A cathedral, like a symphony, has a coherent plan; its windows and arches form rhythms, its decorations have themes and tell stories, but the whole thing is so rich that at first it overwhelms us. When we step inside, this changes. Most people experience a sense of tranquility. The cool air, the ancient stones, the regular repetitions of the architecture, and the way the entire building seems to reach toward heaven, all work together to soothe the human soul.

When Notre-Dame was built, it drew support from every sector of medieval society—not just the clergy but also aristocrats, businesspeople, city dwellers and rural agriculturalists. Everyone benefited. Jobs were created, commerce was strengthened, markets grew up, migration was stimulated, and new technology was invented.

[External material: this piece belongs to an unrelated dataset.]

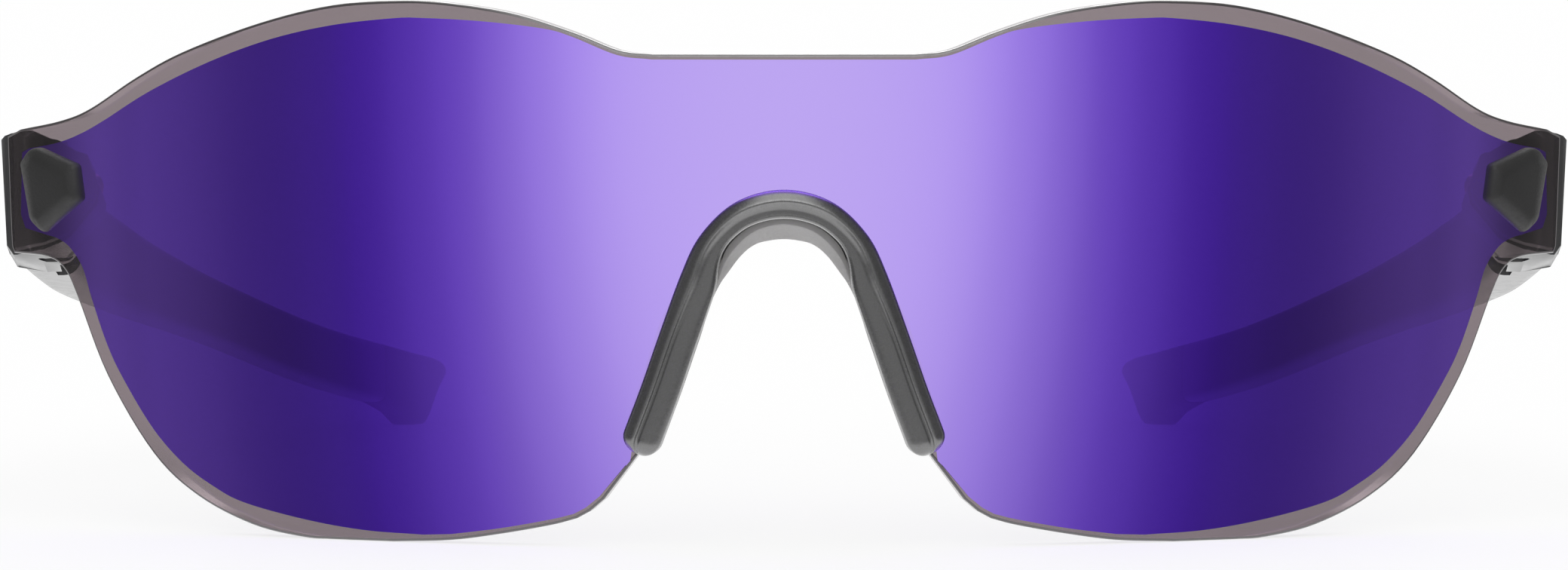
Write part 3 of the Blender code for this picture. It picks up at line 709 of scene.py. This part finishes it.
def round_off(radius):
    """Rounds the edge of the selected broad face by insets that climb a quarter circle."""
    before = 0.0
    for angle in LENS_EDGE_TURNS:
        drawn_in = radius * (math.cos(before) - math.cos(angle))
        risen = radius * (math.sin(angle) - math.sin(before))
        bpy.ops.mesh.inset(thickness=drawn_in, depth=risen)
        before = angle


# The lens's finishes, in the order of its material slots
COATED, CLEAR, EDGE_PAINTED_SHADE = range(3)

# How squarely a broad face looks along the depth, at least
SQUARE_ON = 0.99


def assign(piece, finish):
    """Gives the selected faces one of the piece's finishes."""
    piece.active_material_index = finish
    bpy.ops.object.material_slot_assign()


def is_broad(face, facing):
    """Whether a face is the lens's whole front or back, and not a strip of its wall."""
    return face.normal.y * facing > SQUARE_ON and len(face.vertices) > 4


def make_lens(coating, tint, edge):
    """The shield: its front edge is rounded in a dark line of painted shade, and its wall and back
    are clear.
    """
    outline = lens_outline()
    bpy.ops.mesh.primitive_circle_add(vertices=len(outline), fill_type="NGON")
    lens = named("mirror_shield")
    painted(lens, coating, tint, edge)
    edit(lens, "FACE")
    bpy.ops.mesh.select_all(action="SELECT")
    flat_outline(outline, LENS_EDGE_RADIUS)
    wall = LENS_THICKNESS - 2 * LENS_EDGE_RADIUS
    bpy.ops.mesh.extrude_region_move(TRANSFORM_OT_translate={"value": (0, wall, 0)})
    bpy.ops.mesh.select_all(action="SELECT")
    bpy.ops.mesh.normals_make_consistent(inside=False)
    assign(lens, CLEAR)
    done()
    for facing in (1, -1):
        pick(lens, "polygons", lambda face: is_broad(face, facing))
        edit(lens, "FACE")
        # The front's rounded rim gets the dark finish: painted shade on the clear edge
        assign(lens, EDGE_PAINTED_SHADE if facing < 0 else CLEAR)
        round_off(LENS_EDGE_RADIUS)
        assign(lens, CLEAR)
        done()
    edit(lens, "FACE")
    bpy.ops.mesh.delete(type="ONLY_FACE")
    done()
    coat_front(lens)
    dense(lens)
    wrap(lens)
    s, z = screw_place()
    for side in (1, -1):
        axes = lens_axes(side * s, z, 0)
        hole = rod("hole", LENS_HOLE_RADIUS, -LENS_THICKNESS - OVERRUN, OVERRUN, axes)
        joined(lens, hole, "DIFFERENCE")
    smooth(lens, LENS_SMOOTH_ANGLE)
    fitted(lens, "front", "mirror_lens", "shield_lens")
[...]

And yet when you add up all the pragmatic reasons, they’re not quite enough to explain why we did it. There is another element, which is the spiritual, the human being’s need to aspire to something above the material life.

A journalist once asked me: “Don’t you hate all the tourists in their shorts with their cameras?” No. Cathedrals have always been full of tourists. In the Middle Ages they were not called tourists, they were pilgrims. But they traveled for many of the same reasons: to see the world and its marvels, to broaden their minds, to educate themselves, and perhaps to come in touch with something miraculous.

Our encounters with cathedrals are emotional. When we see them we are awestruck. When we walk around we are enraptured by their grace and light. When we sit quietly we are possessed by a sense of peace. And when one burns, we weep.

When Notre-Dame’s spire fell earlier this year, the French President Emmanuel Macron said Notre-Dame would be rebuilt in five years. One of the French newspapers responded with a headline that translates: “Macron Believes in Miracles.” But French attachment to Notre-Dame is profound. Every road sign that tells you how far you are from Paris measures the distance to kilometer zero, a bronze star embedded in the pavement in front of Notre-Dame.

Besides, it is always unwise to underestimate the French. If anyone can do it, they can.